Inclusive societies is the focus area where we pilot the collective impact approach which is a commitment from actors across sectors to join forces for a common agenda to improve living conditions. In Bangladesh for example, we are backing women garment workers in a Skilling program to equip them for a future where work is defined by automation and digitalization.



Our focus area Planet positive addresses challenges within the entire earth system – not only climate – but also water, ocean, biodiversity and land and across every step of the fashion industry’s value chain. For the industry to become truly regenerative its crucial to look beyond circularity, and we invest in new research and support innovations within the planet positive scope. One example is Planet First which is the most ambitious program globally to move the needle in this field.

To share lessons learned from all initiatives, the H&M Foundation will let anyone in on the most important insights, both successes and failures.
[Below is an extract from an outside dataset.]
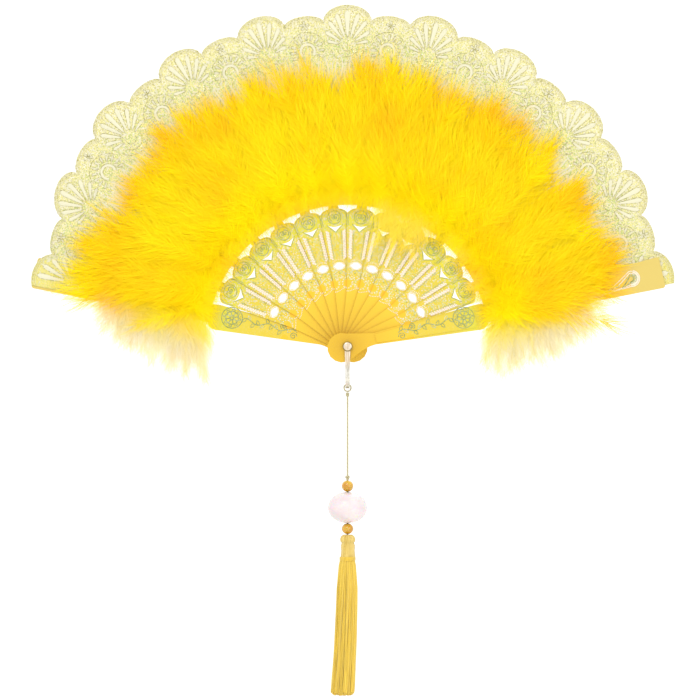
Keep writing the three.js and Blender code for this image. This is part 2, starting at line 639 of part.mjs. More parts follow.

”In the next years, the fashion industry must embark on a profound transformation. Guided by speed, scale and impact, the H&M Foundation is perfectly positioned to be a changemaker. It can act fast, absorb risk and bring urgently needed solutions and practises to the table. Developing interesting business models and way of working through innovation is a great way for the industry to transform,” says Karl-Johan Persson, board member of H&M Foundation and chairman of H&M Group.